Raw data:
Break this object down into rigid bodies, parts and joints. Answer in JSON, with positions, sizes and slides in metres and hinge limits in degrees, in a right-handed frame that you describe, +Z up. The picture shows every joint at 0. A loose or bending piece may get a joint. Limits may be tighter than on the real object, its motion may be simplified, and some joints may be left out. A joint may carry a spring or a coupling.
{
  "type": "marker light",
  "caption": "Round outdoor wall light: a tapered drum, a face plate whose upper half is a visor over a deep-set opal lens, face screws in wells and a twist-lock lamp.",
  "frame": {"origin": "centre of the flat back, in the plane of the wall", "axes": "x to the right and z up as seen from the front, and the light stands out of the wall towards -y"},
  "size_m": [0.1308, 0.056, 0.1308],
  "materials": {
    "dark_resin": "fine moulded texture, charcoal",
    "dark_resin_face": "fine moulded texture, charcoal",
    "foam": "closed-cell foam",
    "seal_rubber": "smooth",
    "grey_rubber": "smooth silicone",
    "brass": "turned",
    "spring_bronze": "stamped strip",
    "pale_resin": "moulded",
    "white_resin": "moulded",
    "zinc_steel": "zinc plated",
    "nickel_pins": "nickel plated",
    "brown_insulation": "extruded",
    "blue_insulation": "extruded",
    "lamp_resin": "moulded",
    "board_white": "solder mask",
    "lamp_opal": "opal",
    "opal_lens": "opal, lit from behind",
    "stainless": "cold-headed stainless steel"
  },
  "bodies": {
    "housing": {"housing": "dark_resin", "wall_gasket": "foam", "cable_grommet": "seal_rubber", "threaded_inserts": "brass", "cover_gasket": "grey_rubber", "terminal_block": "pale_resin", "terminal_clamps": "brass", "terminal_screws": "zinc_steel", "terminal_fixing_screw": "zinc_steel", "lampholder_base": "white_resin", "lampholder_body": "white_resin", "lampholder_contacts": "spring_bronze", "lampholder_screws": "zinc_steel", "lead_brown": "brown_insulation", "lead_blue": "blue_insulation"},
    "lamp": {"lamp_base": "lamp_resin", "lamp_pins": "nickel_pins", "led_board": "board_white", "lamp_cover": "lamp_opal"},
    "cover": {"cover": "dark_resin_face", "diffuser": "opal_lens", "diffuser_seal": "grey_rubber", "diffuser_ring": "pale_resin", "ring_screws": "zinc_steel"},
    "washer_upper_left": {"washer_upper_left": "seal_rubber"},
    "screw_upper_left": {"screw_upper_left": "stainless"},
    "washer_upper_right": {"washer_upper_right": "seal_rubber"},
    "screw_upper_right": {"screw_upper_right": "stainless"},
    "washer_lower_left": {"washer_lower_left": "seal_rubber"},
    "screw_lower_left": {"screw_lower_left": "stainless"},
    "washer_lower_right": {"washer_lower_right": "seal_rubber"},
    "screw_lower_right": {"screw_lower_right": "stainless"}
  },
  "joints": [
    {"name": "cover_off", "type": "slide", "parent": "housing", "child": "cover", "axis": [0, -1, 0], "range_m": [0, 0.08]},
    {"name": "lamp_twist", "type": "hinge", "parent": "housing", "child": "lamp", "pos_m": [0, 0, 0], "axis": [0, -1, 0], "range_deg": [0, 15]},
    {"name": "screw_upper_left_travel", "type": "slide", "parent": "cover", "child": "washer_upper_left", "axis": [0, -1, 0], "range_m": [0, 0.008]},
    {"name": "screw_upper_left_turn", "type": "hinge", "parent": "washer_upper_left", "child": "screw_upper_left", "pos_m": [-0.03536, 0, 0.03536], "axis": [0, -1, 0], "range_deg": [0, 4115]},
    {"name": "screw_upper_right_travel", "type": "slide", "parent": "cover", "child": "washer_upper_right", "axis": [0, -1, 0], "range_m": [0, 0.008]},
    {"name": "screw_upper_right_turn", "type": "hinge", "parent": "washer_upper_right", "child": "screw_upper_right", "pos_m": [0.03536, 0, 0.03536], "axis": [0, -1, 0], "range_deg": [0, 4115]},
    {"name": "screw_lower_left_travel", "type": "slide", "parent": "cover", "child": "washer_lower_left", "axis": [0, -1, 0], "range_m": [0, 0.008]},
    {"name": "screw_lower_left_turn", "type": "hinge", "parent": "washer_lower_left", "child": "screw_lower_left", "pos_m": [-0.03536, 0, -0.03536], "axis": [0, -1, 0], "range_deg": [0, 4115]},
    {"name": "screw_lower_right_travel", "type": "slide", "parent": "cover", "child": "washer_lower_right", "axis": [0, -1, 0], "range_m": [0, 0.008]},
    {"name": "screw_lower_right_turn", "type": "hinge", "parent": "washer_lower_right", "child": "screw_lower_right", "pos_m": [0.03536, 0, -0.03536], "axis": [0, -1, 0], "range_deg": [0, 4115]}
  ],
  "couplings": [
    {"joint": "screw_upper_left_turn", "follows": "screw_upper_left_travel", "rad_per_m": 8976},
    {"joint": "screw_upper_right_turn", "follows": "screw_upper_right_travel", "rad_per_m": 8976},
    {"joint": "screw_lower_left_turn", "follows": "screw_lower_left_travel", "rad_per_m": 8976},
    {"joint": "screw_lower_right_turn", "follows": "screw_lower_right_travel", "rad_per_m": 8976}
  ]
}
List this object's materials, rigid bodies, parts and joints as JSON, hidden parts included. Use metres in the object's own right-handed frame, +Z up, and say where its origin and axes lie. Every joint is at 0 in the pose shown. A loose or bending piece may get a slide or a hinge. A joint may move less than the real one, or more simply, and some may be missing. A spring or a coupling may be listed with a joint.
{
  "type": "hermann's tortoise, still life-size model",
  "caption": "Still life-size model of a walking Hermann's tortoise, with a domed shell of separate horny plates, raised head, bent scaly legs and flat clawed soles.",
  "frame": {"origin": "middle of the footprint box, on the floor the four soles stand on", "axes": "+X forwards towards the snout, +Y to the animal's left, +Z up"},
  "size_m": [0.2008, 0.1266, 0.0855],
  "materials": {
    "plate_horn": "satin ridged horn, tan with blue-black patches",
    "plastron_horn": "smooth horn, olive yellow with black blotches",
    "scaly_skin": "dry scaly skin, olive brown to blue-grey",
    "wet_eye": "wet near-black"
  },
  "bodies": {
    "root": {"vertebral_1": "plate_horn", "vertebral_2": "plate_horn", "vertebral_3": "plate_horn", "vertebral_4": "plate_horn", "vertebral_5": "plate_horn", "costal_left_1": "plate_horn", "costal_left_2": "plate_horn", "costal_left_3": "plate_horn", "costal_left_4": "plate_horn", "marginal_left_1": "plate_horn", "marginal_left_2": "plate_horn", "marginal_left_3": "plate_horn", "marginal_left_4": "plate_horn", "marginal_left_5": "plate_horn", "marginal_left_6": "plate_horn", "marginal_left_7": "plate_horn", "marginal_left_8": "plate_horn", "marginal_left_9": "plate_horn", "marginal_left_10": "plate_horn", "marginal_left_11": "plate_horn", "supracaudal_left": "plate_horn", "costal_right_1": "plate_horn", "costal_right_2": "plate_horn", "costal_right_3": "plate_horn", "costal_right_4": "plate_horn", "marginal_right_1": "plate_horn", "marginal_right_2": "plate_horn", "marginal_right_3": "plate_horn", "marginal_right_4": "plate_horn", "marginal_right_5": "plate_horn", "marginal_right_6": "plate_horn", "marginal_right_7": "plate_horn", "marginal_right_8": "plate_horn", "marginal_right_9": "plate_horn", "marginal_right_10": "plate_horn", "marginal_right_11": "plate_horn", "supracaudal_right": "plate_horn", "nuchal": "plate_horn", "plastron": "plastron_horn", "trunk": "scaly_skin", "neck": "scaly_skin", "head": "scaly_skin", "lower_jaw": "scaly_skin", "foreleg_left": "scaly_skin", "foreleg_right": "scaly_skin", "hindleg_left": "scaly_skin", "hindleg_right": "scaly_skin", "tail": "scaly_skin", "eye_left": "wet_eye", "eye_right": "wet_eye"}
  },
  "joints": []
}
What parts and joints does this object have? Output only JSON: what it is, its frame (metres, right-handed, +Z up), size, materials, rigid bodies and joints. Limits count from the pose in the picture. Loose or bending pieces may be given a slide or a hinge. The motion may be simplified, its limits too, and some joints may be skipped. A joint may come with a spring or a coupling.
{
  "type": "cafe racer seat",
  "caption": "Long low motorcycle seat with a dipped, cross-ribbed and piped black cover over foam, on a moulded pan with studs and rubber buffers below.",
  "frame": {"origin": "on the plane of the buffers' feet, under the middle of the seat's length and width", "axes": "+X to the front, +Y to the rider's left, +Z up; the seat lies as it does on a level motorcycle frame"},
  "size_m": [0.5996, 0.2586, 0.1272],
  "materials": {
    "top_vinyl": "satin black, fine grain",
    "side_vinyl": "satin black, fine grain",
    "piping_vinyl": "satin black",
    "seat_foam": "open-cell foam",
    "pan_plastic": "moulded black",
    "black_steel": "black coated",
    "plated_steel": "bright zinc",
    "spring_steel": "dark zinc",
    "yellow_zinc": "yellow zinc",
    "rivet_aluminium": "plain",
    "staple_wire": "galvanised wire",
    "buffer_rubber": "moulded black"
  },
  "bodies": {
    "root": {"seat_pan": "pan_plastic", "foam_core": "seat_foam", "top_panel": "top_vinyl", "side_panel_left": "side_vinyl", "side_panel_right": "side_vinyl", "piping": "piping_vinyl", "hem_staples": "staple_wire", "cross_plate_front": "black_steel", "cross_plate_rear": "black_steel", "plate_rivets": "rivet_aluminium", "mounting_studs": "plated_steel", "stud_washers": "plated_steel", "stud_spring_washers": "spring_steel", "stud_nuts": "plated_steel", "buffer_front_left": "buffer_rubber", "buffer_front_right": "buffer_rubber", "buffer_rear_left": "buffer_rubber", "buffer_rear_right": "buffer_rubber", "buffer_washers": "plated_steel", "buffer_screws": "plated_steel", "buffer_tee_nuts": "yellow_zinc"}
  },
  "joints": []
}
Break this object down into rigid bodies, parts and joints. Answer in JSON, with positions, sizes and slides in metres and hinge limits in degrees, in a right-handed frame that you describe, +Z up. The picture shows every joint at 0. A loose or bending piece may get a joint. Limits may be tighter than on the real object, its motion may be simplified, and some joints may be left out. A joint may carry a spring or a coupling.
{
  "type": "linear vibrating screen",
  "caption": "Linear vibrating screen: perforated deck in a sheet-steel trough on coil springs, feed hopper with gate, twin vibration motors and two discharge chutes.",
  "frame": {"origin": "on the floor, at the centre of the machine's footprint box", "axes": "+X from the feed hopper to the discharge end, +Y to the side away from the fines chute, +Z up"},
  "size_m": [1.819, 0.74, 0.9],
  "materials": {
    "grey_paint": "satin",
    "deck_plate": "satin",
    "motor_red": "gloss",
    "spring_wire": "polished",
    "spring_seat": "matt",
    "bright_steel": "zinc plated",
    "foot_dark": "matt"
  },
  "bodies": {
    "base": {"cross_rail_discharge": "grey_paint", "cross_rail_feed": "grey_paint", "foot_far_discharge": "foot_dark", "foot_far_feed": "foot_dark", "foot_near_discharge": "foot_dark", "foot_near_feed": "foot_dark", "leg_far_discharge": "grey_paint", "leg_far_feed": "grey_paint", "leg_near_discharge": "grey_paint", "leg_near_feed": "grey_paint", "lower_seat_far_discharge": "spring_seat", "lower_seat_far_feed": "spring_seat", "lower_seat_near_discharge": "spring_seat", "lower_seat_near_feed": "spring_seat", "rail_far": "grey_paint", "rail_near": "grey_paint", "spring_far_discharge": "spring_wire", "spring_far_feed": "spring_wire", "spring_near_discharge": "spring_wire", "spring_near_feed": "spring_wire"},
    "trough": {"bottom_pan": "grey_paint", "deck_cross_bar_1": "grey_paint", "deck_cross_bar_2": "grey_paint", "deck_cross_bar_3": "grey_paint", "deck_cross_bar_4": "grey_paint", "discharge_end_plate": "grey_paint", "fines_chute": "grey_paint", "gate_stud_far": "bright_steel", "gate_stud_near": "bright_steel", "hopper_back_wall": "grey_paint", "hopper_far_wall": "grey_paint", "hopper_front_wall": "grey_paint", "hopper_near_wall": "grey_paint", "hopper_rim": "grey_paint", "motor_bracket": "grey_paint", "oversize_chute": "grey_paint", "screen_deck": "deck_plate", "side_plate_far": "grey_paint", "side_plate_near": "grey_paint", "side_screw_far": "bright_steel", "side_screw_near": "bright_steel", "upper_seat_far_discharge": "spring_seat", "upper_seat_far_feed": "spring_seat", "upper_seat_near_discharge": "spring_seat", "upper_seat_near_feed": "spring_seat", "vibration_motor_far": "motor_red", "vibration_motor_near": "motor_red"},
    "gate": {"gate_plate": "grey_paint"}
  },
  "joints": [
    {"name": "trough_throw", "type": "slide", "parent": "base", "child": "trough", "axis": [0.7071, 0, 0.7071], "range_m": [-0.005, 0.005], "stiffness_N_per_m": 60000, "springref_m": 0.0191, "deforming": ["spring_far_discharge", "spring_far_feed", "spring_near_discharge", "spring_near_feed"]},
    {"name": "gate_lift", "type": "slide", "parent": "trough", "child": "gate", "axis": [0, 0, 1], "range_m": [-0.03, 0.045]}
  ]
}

Given request: Every line that holds the word "does" should be extracted.

Exercise solution:
What parts and joints does this object have? Output only JSON: what it is, its frame (metres, right-handed, +Z up), size, materials, rigid bodies and joints. Limits count from the pose in the picture. Loose or bending pieces may be given a slide or a hinge. The motion may be simplified, its limits too, and some joints may be skipped. A joint may come with a spring or a coupling.
  "frame": {"origin": "on the plane of the buffers' feet, under the middle of the seat's length and width", "axes": "+X to the front, +Y to the rider's left, +Z up; the seat lies as it does on a level motorcycle frame"},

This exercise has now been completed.